Una mañana, comencé a sentir un dolor agudo en el abdomen. Aunque me costaba hablar, llamé a una practicista de la Ciencia Cristiana y le pedí que orara por mí. Durante los dos días siguientes, me quedé en casa, sin poder trabajar.
Mis padres y mi hermana me apoyaron mucho durante este tiempo. Mi mamá me leía muchos testimonios de las publicaciones periódicas de la Ciencia Cristiana, a veces en medio de la noche. Especialmente cuando me sentía desanimado o casi abrumado por el dolor, estos testimonios ayudaron a volver mi atención al hecho de que la Ciencia Cristiana sana, incluso en las situaciones más agudas.
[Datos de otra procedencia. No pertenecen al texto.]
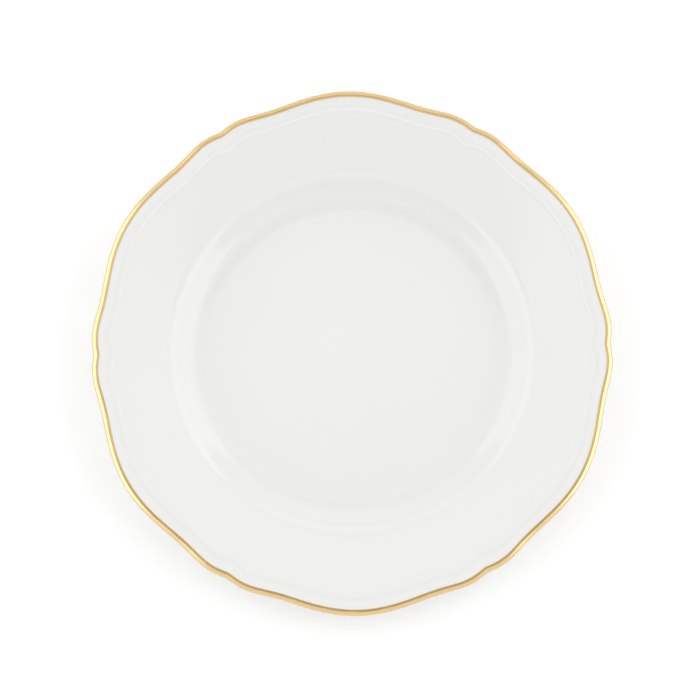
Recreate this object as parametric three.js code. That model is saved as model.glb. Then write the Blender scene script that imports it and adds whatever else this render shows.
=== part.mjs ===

A veces se me ocurría pensar que tal vez lo más correcto era que mis padres me llevaran a un hospital. Pero cada vez que me venían esos pensamientos, sentía la profunda certeza de que Dios estaba conmigo y que podía, en cambio, confiar en Su poder omnipotente. No quería que me privaran de las lecciones espirituales de esta experiencia, y de cómo se aplicaban no solo a mí, sino a todos. En esos momentos de tan grande necesidad, a menudo me venía a la mente este versículo del relato de cuando Jesús resucita a Lázaro: “Esta enfermedad no es para muerte, sino para la gloria de Dios” (Juan 11:4).